_Material shown_
◇ ◇ ◇ ◇ ◇ ◇ ◇

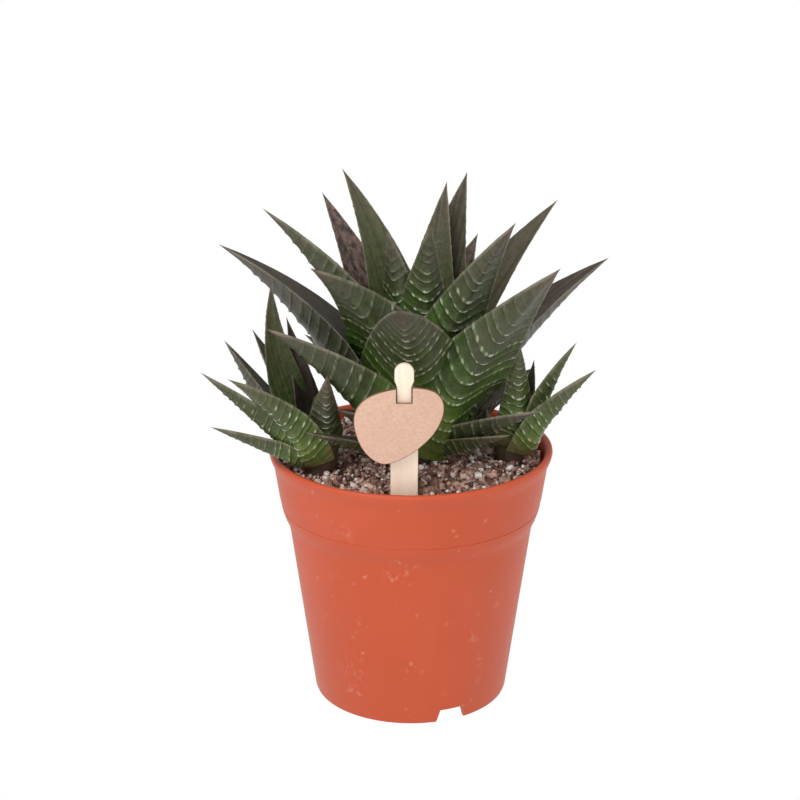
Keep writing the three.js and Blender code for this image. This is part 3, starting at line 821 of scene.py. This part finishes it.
def leaf_skin():
    material, tree, surface = start_material("leaf_skin", {"Specular IOR Level": 0.42})

    def carried(*names):
        return [painted(tree, name) for name in names]

    def joined(first, second, third):
        return add_node(tree, "ShaderNodeCombineXYZ", {0: first, 1: second, 2: third}).outputs[0]

    def product(first, *others):
        for other in others:
            first = sums(tree, "MULTIPLY", first, other)
        return first

    place = object_place(tree)
    along, span, inset, off_sag, phase = carried("along", "span", "inset", "off_sag", "phase")
    outer, seed, fresh, tinge, husk = carried("outer", "seed", "fresh", "purple", "husk")
    inner = sums(tree, "SUBTRACT", 1.0, outer)
    blotches = mottle(tree, place, 130, 4, 0.6)
    uneven = sums(tree, "MULTIPLY", sums(tree, "SUBTRACT", blotches, 0.5), 0.5)
    shifted = sums(tree, "ADD", along, uneven)

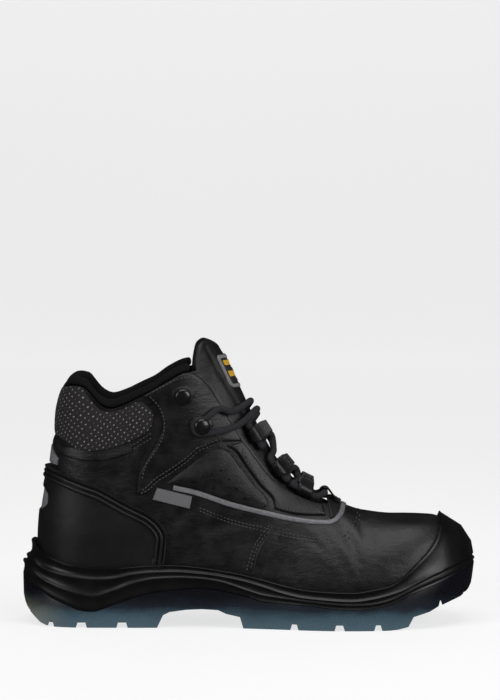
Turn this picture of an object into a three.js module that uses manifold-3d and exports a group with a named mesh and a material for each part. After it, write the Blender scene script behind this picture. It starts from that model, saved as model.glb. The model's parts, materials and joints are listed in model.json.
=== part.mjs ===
// A mid-cut lace-up safety boot for the right foot, standing on its sole.
// Millimetres. +X points to the toe, +Y to the inner (medial) side, +Z up; the floor is z = 0.
import * as THREE from "three";
import { mergeVertices } from "three/addons/utils/BufferGeometryUtils.js";
import Module from "manifold-3d";

const wasm = await Module();
wasm.setup();

// Last and upper
const LAST_LENGTH = 284;
const BALL_WIDTH = 98;
const HEEL_WIDTH = 69;
const TOE_HEIGHT = 43;
const SHAFT_HEIGHT = 90;
const UPPER_WALL = 2.2;
const THROAT_WIDTH = 50;
const HEEL_TURN = 38;
const TOE_TURN = 68;

// Sole
const BED_HEIGHT = 28;
const BACK_MARGIN = 12;
const SIDE_MARGIN = 6;
const TOE_MARGIN = 5;
const RIM_WALL = 3;
const OUTSOLE_WALL = 3.2;
const LUG_DEPTH = 3.8;
const CHANNEL_WIDTH = 4;
const CHANNEL_OFFSET = 17;
const INSOLE_THICKNESS = 4;
const INSOLE_MARGIN = 1.2;

// What is sewn or moulded onto the upper
const LEATHER = 1.6;
const COUNTER_WALL = 2;
const COUNTER_RIB = 1.8;
const RIB_WIDTH = 2;
const RIB_PITCH = 3.1;
const CUFF_PAD = 3;
const LINING_DEPTH = 28;
const LINING_PAD = 6;
const PIPING_WIDTH = 3.2;
const TAPE = 1;
const TONGUE_PAD = 5;
const TONGUE_WIDTH = 66;
const WINDOW_WIDTH = 38;
const WINDOW_HEIGHT = 15;

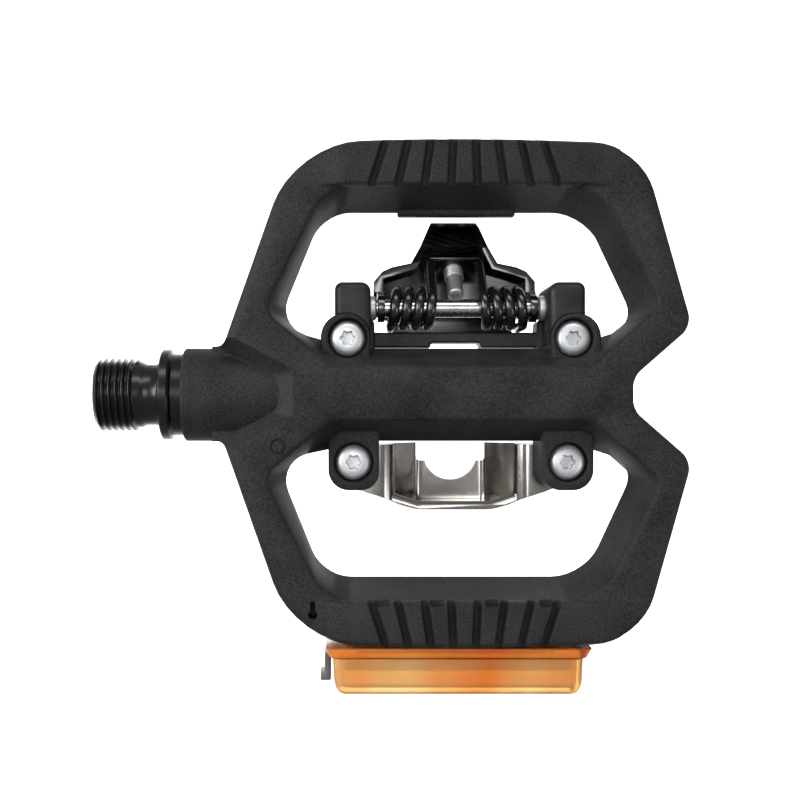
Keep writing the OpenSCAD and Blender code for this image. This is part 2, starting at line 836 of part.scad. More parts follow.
module reflector_carrier() {
    plate_w = lens_w / 2 + 1.5;
    plate_t = lens_t / 2 + 0.4;
    r = 2;
    corners = [
        [-plate_w, -plate_t, r], [plate_w, -plate_t, r], [plate_w, plate_t, r], [-plate_w, plate_t, r]
    ];
    color("#c4561a") at_reflector() {
        xz_prism(rounded(corners), -carrier_t, 0);
        block(-lens_w / 2 + tongue_in, lens_w / 2 - tongue_in, -plate_gap, tongue_l + plate_gap,
              reflector_drop - tongue_half, reflector_drop + tongue_half);
    }
}

module reflex_insert() {
    side_gap = 0.8;
    prism_t = 3.2;
    color("#e8924a") at_reflector() lens_box(lens_wall + side_gap, -carrier_t - prism_t, -carrier_t);
}

module reflector_lens() {
    color("#e07a1f") at_reflector() difference() {
        lens_box(0, -carrier_t - lens_h, -carrier_t);
        lens_box(lens_wall, -carrier_t - lens_h + lens_wall, -carrier_t + over);
    }
}

module reflector_latch() {
    latch_t = 1.3;
    latch_l = 5;
    latch_half = 3;
    hook_t = 0.8;
    hook_l = 1.4;
    x0 = -lens_w / 2 - latch_t - free_gap;
    low_y = -carrier_t - latch_l;
    color("#8a8c8e") at_reflector() {
        block(x0, x0 + latch_t, low_y, -carrier_t, -latch_half, latch_half);
        block(x0 - hook_t, x0, low_y, low_y + hook_l, -latch_half, latch_half);
    }
}

spindle();
axle_sleeve();
lip_seal();
needle_cup();
needle_rollers();
inner_races();
outer_races();
bearing_balls();
bearing_spacer();
spindle_washer();
spindle_lock_nut();
pedal_body();
rear_frame();
jaw();
jaw_pin();
pin_collars();
left_spring();
right_spring();
tension_bolt();
tension_nut();
front_claw();
rear_screws();
front_screws();
reflector_carrier();
reflex_insert();
reflector_lens();
reflector_latch();
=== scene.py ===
# %% [markdown]
# # A clipless pedal, flat side up
# A touring pedal is two pedals in one. This side is a flat cage for ordinary shoes, and the far
# side carries a sprung jaw and a fixed claw for a cleat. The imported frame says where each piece
# is, so this lesson only makes the pieces look like what they are. Sizes are in millimetres
# here, and mm() turns them into the metres that Blender works in.

# %% Load the frame
import json
from math import acos, cos, pi, radians, sin, tan

import bmesh
import bpy
from mathutils import Matrix, Vector

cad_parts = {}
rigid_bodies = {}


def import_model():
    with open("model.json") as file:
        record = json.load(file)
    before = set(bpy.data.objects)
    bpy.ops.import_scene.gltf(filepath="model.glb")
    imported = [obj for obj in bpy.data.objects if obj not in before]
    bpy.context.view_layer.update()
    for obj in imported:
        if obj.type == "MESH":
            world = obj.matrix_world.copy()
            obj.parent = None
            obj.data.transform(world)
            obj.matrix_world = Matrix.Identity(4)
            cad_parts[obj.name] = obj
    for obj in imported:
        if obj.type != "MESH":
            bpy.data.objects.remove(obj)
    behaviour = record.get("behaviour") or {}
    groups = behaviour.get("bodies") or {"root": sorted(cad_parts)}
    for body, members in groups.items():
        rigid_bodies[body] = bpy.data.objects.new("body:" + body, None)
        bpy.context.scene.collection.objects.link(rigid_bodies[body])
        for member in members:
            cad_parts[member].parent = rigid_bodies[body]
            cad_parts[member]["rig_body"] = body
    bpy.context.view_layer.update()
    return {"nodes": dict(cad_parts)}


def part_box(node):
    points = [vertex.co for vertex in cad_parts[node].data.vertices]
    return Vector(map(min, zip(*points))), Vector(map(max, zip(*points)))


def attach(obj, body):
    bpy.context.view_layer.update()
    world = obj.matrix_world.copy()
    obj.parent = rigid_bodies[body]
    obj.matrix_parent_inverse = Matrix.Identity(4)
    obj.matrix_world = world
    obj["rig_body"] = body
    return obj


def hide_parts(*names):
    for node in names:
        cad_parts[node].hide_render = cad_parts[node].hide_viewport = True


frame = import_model()
cad = frame["nodes"]
MM = 0.001
WELD = 2e-6  # metres: vertices closer than this become one


def mm(x, y, z):
    return Vector((x, y, z)) * MM


def node_box(node):
    low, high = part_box(node)
    return low / MM, high / MM


print("pieces in the frame:", len(cad))

# %% [markdown]
# ## The sizes that everything follows
# A maker measures the frame before cutting anything. The jaw pin's box gives the middle of the
# cleat mechanism, and the cage's box gives its ends, its width and its treads.

# %% Measure the frame
cage_high = node_box("pedal_body")[1]
pin_low, pin_high = node_box("jaw_pin")
MECH_X = (pin_low.x + pin_high.x) / 2
PIN_Y = (pin_low.y + pin_high.y) / 2
PIN_Z = (pin_low.z + pin_high.z) / 2
HALF_L = cage_high.y
TREAD_TOP = cage_high.z
TREAD_H = 1.2
HALF_T = TREAD_TOP - TREAD_H
BAR_W = 9.3
WINDOW_DRAFT = 3.2
WINDOW_Y = 48.2 - BAR_W
CAGE_IN = 44.6
CAGE_OUT = 42.3
BARREL_R = 9.1
BARREL_FLAT = 5.3
print(f"mechanism at X {MECH_X:.1f}, pin at Y {PIN_Y:.1f} Z {PIN_Z:.1f}, cage half length {HALF_L:.1f}")

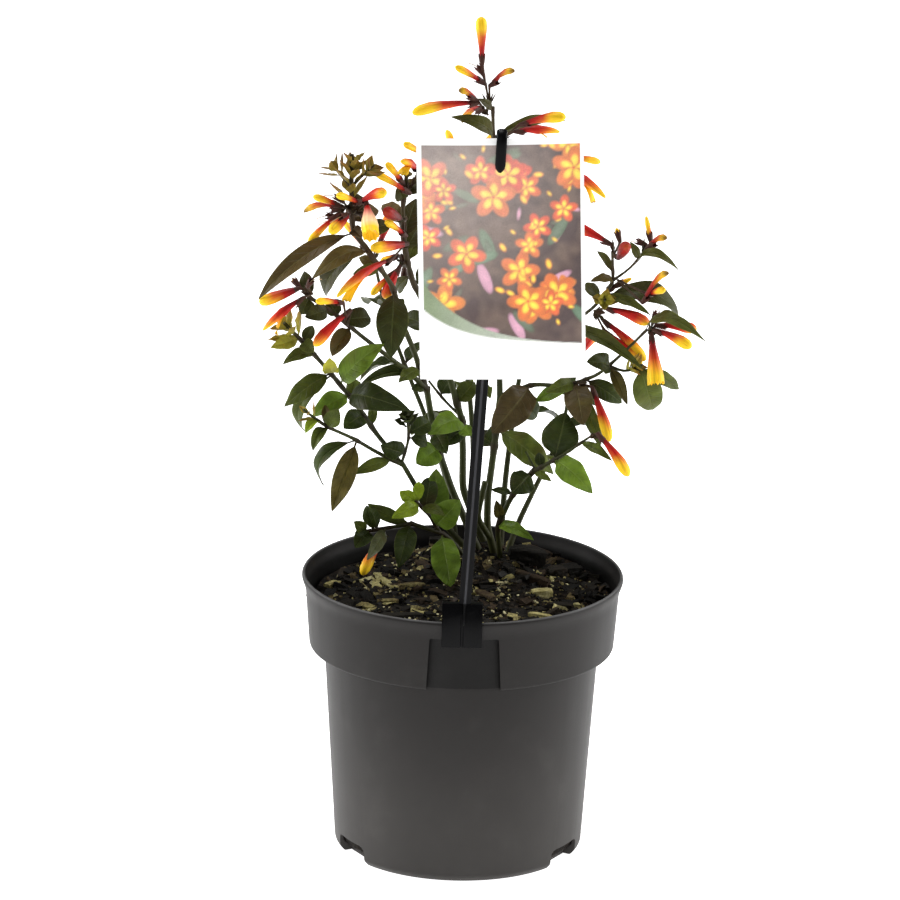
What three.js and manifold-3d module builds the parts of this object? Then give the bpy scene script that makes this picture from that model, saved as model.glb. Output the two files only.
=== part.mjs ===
// A flowering justicia, also sold as a shrimp plant, standing in its plastic growing pot.
// Millimetres, +Z up. The origin is the centre of the pot's base and -Y is the front.

import * as THREE from "three";
import { mergeVertices } from "three/addons/utils/BufferGeometryUtils.js";
import Module from "manifold-3d";

const wasm = await Module();
wasm.setup();

// ---- Driving dimensions --------------------------------------------------------------------

const GAP = 0.3; // clearance between pieces that touch

const RIM_RADIUS = 85;
const POT_HEIGHT = 150;
const BASE_RADIUS = 65.4; // the body's outer radius at the ground, before its rounded corner
const BODY_SLOPE = 0.0645; // growth of the body's radius for each millimetre of height
const WALL = 1.8;
const FLOOR = 2.6; // thickness of the pot's base
const COLLAR = { bottom: 112, top: 142.5, footRadius: 80.6, headRadius: 82.4, ledge: 1.5 };
const BEAD = { bottom: 144.6, width: 3, round: 1.1 };
const POT_SIDES = 32;
const POCKET = { x: 1.3, width: 36, top: 140.2, depth: 2.8, backing: 1.5 }; // open at the bottom
const NOTCH = { angles: [-60, 60, 180], width: 26, reach: 16, height: 10.5 };

const SOIL_LEVEL = 136; // at the wall
const MOUND = { x: 10, y: 38, height: 13, spread: 30 }; // the raised root ball at the crown
const SOIL_RADIUS = 78.2; // just inside the collar
const SOIL_SIDES = 20;
const BARK_CHIPS = 2;

const STAKE = { foot: [1, 156], head: [15.2, 409], y: -83.2, width: 6.2 };
const STRAP = { width: 5.4, thickness: 2.6 }; // the bar's thin end, bent into the hook
const CLIP = { width: 21, top: 160.5, skirt: 137.5, plate: 1.8, outer: 2.6 };
const CARD = { x: 16.3, y: -88.2, z: 346, width: 84.5, height: 126.5, thickness: 0.7, turn: 1.9, bow: 2.2 };

const BLADE_THICKNESS = 0.8;
const LONG_LEAF = 36; // longer ones are lofted over more sections
const STEM_SIDES = 4; // the stems are square
const STEM_STEP = 20; // length of a stem's straight pieces
const BLOOM_SIDES = 5;
const CALYX_LENGTH = 7;
const STALK_RADIUS = 0.75;

// ---- Solids --------------------------------------------------------------------------------

// Any closed three.js geometry as a solid that can be joined and cut.
function solid(geometry) {
  const bare = geometry.clone();
  bare.deleteAttribute("normal");
  bare.deleteAttribute("uv");
  const merged = mergeVertices(bare, 1e-4);
  const vertProperties = new Float32Array(merged.attributes.position.array);
  const triVerts = new Uint32Array(merged.index.array);
  return new wasm.Manifold(new wasm.Mesh({ numProp: 3, vertProperties, triVerts }));
}

function fuse(solids) {
  return solids.reduce((whole, piece) => whole.add(piece));
}

function part(name, whole, look) {
  const { vertProperties, triVerts } = whole.getMesh();
  const geometry = new THREE.BufferGeometry();
  geometry.setAttribute("position", new THREE.BufferAttribute(vertProperties, 3));
  geometry.setIndex(new THREE.BufferAttribute(triVerts, 1));
  geometry.computeVertexNormals();
  const mesh = new THREE.Mesh(geometry, new THREE.MeshStandardMaterial(look));
  mesh.name = name;
  return mesh;
}

const vector = ([x, y, z]) => new THREE.Vector3(x, y, z);
const radians = THREE.MathUtils.degToRad;

// A closed skin over sections that all have the same number of points. From the index given as
// mirrored on, the quads are split the other way, so that both faces of a blade match.
function loft(sections, mirrored = Infinity) {
  const count = sections[0].length;
  const index = [];
  for (let s = 0; s + 1 < sections.length; s += 1) {
    for (let p = 0; p < count; p += 1) {
      const a = s * count + p;
      const b = s * count + ((p + 1) % count);
      const c = b + count;
      const d = a + count;
      if (p < mirrored) index.push(a, b, c, a, c, d);
      else index.push(a, b, d, b, c, d);
    }
  }
  const last = (sections.length - 1) * count;
  for (let p = 1; p + 1 < count; p += 1) {
    index.push(0, p + 1, p);
    index.push(last, last + p, last + p + 1);
  }
  const geometry = new THREE.BufferGeometry();
  geometry.setFromPoints(sections.flat());
  geometry.setIndex(index);
  return geometry;
}

// ---- Plant pieces --------------------------------------------------------------------------

// A stem along a route, thinning evenly from its foot to its end.
function stem(route, footRadius, endRadius) {
  const path = new THREE.CatmullRomCurve3(route.map(vector), false, "centripetal");
  const steps = Math.max(2, Math.round(path.getLength() / STEM_STEP));
  const corners = Array.from({ length: STEM_SIDES }, (_, side) => {
    const angle = (side / STEM_SIDES) * 2 * Math.PI;
    return new THREE.Vector2(Math.cos(angle), Math.sin(angle));
  });
  const section = new THREE.Shape(corners);
  const geometry = new THREE.ExtrudeGeometry(section, { steps, extrudePath: path, bevelEnabled: false });
  const centres = path.getSpacedPoints(steps);
  const points = geometry.attributes.position;
  const point = new THREE.Vector3();
  for (let i = 0; i < points.count; i += 1) {
    point.fromBufferAttribute(points, i);
    const distances = centres.map((centre) => centre.distanceTo(point));
    const nearest = distances.indexOf(Math.min(...distances));
    const radius = THREE.MathUtils.lerp(footRadius, endRadius, nearest / steps);
    point.sub(centres[nearest]).multiplyScalar(radius).add(centres[nearest]);
    points.setXYZ(i, point.x, point.y, point.z);
  }
  return solid(geometry);
}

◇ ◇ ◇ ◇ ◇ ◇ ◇

_What the task requires_
Everything from the line with "block(x0 - hook_t, x0, low_y, low_y" through the line with "imported = [obj", both ends included, should be repeated exactly; nothing else should appear.

_Exercise answer_
        block(x0 - hook_t, x0, low_y, low_y + hook_l, -latch_half, latch_half);
    }
}

spindle();
axle_sleeve();
lip_seal();
needle_cup();
needle_rollers();
inner_races();
outer_races();
bearing_balls();
bearing_spacer();
spindle_washer();
spindle_lock_nut();
pedal_body();
rear_frame();
jaw();
jaw_pin();
pin_collars();
left_spring();
right_spring();
tension_bolt();
tension_nut();
front_claw();
rear_screws();
front_screws();
reflector_carrier();
reflex_insert();
reflector_lens();
reflector_latch();
=== scene.py ===
# %% [markdown]
# # A clipless pedal, flat side up
# A touring pedal is two pedals in one. This side is a flat cage for ordinary shoes, and the far
# side carries a sprung jaw and a fixed claw for a cleat. The imported frame says where each piece
# is, so this lesson only makes the pieces look like what they are. Sizes are in millimetres
# here, and mm() turns them into the metres that Blender works in.

# %% Load the frame
import json
from math import acos, cos, pi, radians, sin, tan

import bmesh
import bpy
from mathutils import Matrix, Vector

cad_parts = {}
rigid_bodies = {}


def import_model():
    with open("model.json") as file:
        record = json.load(file)
    before = set(bpy.data.objects)
    bpy.ops.import_scene.gltf(filepath="model.glb")
    imported = [obj for obj in bpy.data.objects if obj not in before]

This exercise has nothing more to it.